#### Exercise
Exactly the lines from the one that contains "The FreeCAD and" to the one that contains "is not fully", both lines included, should be copied, and no others.
--- START Provided records ---
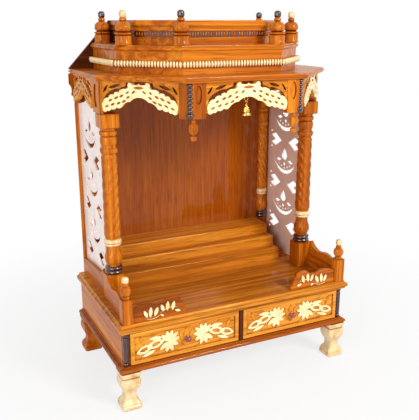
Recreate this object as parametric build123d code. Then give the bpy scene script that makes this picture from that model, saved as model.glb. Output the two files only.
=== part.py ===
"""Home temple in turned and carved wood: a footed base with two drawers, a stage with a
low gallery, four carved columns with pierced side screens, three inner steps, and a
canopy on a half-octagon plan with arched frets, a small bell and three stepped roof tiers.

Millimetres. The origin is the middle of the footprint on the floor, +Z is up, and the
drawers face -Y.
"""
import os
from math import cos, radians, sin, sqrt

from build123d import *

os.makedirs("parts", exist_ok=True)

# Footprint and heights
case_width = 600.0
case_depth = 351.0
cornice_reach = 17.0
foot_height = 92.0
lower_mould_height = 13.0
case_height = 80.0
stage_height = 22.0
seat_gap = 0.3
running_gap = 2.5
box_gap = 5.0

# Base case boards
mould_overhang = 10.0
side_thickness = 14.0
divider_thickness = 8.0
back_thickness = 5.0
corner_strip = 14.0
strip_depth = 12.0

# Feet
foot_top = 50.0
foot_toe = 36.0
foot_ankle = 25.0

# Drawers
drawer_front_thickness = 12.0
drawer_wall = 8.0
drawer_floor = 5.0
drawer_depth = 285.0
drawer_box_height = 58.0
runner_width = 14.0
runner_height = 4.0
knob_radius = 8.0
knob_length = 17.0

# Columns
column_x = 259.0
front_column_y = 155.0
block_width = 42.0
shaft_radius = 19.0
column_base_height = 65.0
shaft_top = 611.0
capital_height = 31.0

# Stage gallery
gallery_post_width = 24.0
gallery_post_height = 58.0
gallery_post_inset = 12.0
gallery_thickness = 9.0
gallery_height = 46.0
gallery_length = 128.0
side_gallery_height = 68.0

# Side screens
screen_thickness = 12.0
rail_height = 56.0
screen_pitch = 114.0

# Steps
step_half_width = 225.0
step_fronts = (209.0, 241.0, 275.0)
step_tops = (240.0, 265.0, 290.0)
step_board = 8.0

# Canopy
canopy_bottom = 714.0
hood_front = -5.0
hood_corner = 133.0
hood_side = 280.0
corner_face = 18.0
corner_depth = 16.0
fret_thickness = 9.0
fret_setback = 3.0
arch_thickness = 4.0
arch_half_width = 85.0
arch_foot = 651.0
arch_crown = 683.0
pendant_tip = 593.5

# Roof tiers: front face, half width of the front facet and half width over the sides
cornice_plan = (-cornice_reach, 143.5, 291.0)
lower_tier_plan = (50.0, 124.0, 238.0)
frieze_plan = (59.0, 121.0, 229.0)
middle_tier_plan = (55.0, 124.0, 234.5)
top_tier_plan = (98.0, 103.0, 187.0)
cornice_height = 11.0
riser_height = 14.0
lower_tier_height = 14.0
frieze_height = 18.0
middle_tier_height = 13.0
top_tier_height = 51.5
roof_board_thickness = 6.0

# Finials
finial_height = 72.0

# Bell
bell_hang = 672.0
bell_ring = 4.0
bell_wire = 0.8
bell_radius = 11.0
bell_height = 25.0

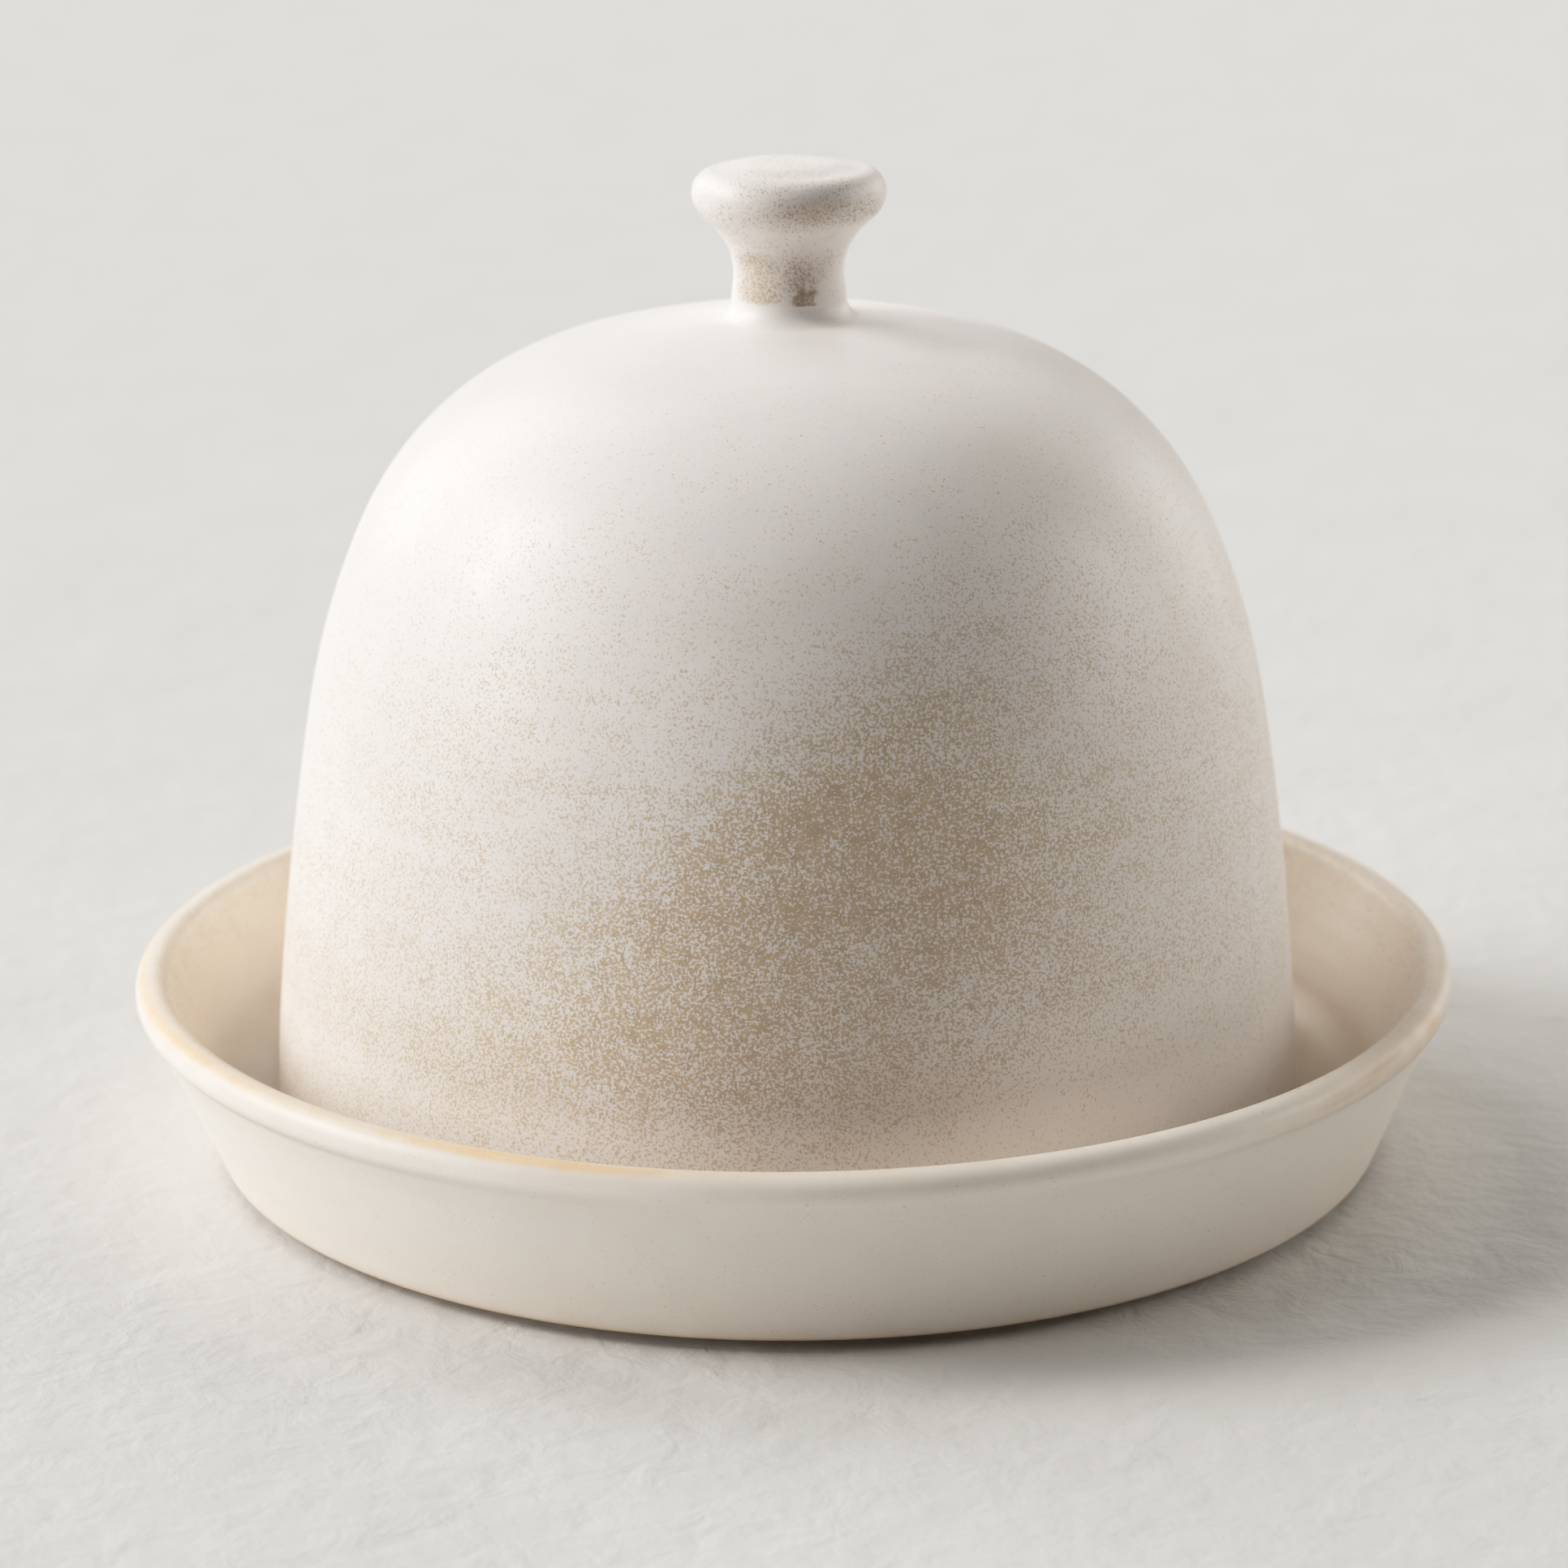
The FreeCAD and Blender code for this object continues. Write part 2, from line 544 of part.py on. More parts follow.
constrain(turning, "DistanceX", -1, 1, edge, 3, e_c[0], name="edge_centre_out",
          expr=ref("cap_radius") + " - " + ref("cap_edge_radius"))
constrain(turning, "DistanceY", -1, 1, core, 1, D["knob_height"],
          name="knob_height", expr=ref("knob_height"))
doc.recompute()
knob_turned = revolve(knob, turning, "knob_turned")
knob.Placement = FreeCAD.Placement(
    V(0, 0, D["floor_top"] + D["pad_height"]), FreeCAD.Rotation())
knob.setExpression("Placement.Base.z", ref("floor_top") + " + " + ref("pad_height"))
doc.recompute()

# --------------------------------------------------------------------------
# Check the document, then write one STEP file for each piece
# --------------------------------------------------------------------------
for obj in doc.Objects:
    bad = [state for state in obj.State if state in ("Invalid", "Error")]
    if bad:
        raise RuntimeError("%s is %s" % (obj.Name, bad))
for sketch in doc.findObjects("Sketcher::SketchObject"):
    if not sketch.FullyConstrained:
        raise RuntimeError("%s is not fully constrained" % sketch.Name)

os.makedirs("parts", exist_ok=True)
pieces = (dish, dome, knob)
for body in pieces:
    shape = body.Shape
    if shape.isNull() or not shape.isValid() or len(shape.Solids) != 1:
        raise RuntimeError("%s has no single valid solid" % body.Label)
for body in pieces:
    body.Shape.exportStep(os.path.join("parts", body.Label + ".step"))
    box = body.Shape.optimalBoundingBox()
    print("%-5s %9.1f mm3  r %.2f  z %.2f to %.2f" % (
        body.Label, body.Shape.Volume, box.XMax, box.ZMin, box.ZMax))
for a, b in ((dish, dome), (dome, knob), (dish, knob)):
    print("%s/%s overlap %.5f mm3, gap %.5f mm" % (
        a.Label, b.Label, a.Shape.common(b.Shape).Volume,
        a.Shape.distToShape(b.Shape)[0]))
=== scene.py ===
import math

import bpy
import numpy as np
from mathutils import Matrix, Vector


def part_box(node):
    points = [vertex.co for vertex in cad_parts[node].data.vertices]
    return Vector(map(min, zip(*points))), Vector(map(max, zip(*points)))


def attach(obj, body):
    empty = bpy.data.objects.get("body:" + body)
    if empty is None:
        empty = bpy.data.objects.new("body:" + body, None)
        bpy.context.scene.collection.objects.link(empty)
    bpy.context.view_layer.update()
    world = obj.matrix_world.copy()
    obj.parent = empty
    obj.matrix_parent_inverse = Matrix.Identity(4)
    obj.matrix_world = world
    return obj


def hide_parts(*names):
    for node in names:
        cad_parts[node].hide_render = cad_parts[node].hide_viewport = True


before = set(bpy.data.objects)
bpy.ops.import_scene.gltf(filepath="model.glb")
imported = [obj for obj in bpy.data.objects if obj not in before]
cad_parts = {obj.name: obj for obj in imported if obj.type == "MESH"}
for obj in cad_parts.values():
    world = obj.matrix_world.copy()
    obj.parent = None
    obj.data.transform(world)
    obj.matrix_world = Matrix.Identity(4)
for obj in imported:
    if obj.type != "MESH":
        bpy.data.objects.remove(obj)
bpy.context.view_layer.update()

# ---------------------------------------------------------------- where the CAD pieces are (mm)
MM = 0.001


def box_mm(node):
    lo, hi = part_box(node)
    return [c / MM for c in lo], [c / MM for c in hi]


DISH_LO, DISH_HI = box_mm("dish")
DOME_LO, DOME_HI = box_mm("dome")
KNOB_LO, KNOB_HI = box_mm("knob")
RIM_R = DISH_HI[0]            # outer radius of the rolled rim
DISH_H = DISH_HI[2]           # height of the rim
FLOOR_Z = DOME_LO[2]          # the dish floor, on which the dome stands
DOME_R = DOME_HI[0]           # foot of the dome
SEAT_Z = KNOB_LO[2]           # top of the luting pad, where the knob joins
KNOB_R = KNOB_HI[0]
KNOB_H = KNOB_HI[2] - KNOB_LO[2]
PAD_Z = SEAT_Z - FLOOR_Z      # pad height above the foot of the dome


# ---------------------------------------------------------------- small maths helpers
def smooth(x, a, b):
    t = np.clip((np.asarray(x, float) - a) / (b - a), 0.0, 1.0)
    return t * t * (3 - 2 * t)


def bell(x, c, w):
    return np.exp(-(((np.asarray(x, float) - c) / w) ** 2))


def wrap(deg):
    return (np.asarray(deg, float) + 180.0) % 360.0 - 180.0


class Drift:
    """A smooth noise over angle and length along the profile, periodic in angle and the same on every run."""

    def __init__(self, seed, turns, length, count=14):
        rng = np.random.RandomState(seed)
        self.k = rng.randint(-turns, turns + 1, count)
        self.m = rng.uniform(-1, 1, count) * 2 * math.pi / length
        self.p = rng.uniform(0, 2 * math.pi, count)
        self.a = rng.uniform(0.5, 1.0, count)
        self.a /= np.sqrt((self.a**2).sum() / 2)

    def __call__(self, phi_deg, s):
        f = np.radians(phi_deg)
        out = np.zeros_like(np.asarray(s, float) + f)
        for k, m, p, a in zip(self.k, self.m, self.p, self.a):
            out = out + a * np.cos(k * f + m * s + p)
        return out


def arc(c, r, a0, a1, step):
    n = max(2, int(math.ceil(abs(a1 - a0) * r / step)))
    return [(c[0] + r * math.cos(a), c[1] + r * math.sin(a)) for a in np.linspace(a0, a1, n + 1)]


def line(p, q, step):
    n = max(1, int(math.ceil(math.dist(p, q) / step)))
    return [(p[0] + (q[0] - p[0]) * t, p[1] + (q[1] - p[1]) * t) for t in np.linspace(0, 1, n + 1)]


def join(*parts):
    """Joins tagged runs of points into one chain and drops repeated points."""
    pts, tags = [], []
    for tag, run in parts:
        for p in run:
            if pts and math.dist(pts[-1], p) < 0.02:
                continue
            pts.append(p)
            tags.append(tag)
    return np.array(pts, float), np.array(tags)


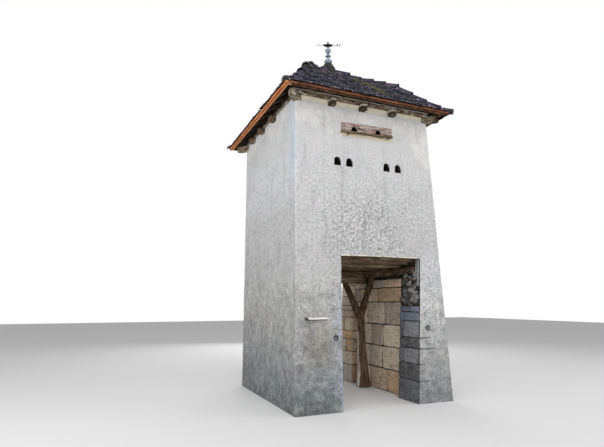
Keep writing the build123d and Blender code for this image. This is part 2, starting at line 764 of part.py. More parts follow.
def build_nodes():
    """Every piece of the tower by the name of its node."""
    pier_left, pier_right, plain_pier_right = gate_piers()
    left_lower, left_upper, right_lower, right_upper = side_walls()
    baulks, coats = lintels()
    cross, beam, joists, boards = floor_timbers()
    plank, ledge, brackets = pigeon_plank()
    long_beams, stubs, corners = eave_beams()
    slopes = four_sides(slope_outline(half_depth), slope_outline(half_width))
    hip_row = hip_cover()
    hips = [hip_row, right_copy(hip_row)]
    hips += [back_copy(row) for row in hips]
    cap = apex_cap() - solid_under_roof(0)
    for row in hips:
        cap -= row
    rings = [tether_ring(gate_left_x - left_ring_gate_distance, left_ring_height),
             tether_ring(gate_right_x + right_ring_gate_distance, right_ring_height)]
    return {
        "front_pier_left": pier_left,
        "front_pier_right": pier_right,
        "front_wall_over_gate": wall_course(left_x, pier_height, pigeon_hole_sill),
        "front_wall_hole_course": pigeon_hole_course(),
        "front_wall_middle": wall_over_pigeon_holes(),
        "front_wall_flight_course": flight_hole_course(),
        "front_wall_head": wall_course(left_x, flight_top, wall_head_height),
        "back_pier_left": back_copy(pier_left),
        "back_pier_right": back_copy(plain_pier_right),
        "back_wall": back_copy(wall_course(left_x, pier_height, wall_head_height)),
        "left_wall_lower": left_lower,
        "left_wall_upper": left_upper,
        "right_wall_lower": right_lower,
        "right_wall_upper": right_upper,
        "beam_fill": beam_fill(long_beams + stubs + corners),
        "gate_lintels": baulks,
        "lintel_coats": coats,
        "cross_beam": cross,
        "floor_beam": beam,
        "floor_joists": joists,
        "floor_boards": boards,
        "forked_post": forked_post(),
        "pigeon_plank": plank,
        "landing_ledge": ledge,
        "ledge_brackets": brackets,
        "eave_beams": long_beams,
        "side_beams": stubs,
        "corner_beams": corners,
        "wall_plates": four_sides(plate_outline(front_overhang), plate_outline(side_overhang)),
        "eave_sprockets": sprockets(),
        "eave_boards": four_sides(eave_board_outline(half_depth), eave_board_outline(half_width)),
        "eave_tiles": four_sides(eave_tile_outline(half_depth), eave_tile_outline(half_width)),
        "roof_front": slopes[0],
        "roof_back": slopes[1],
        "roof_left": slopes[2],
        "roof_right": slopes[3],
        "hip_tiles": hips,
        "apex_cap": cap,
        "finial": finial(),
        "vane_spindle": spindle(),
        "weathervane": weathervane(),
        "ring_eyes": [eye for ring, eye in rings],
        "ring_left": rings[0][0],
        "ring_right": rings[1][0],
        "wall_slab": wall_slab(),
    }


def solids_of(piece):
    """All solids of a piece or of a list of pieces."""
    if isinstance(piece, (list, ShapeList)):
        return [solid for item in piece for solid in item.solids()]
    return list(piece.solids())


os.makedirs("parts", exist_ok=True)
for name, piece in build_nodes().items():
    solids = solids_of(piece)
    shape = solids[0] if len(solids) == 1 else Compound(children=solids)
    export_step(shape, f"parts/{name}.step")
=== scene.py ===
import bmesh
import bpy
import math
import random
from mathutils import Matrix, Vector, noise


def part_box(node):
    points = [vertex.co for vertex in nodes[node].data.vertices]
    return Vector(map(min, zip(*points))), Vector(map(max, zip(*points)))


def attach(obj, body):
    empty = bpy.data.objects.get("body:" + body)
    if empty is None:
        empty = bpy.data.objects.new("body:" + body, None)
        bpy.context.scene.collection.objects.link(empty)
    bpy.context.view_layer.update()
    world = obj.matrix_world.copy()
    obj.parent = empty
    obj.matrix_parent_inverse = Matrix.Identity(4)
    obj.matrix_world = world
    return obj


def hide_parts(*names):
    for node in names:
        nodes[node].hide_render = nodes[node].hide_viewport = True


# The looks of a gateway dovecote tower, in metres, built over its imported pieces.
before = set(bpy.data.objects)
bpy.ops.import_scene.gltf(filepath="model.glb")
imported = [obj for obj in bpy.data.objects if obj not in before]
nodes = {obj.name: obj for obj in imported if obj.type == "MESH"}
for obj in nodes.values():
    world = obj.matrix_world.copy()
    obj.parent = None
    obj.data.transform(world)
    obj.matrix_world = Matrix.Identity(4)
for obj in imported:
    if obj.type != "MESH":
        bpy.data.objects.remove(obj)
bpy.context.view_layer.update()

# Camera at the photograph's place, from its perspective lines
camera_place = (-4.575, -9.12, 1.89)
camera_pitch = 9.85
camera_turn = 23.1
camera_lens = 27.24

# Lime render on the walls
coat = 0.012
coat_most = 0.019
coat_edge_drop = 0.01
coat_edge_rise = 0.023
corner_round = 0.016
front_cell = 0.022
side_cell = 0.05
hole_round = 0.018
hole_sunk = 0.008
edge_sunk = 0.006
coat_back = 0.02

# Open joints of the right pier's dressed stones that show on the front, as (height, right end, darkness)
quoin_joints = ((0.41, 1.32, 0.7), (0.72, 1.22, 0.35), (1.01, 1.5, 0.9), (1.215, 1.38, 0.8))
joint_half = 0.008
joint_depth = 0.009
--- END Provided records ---
#### Expected output
The FreeCAD and Blender code for this object continues. Write part 2, from line 544 of part.py on. More parts follow.
constrain(turning, "DistanceX", -1, 1, edge, 3, e_c[0], name="edge_centre_out",
          expr=ref("cap_radius") + " - " + ref("cap_edge_radius"))
constrain(turning, "DistanceY", -1, 1, core, 1, D["knob_height"],
          name="knob_height", expr=ref("knob_height"))
doc.recompute()
knob_turned = revolve(knob, turning, "knob_turned")
knob.Placement = FreeCAD.Placement(
    V(0, 0, D["floor_top"] + D["pad_height"]), FreeCAD.Rotation())
knob.setExpression("Placement.Base.z", ref("floor_top") + " + " + ref("pad_height"))
doc.recompute()

# --------------------------------------------------------------------------
# Check the document, then write one STEP file for each piece
# --------------------------------------------------------------------------
for obj in doc.Objects:
    bad = [state for state in obj.State if state in ("Invalid", "Error")]
    if bad:
        raise RuntimeError("%s is %s" % (obj.Name, bad))
for sketch in doc.findObjects("Sketcher::SketchObject"):
    if not sketch.FullyConstrained:
        raise RuntimeError("%s is not fully constrained" % sketch.Name)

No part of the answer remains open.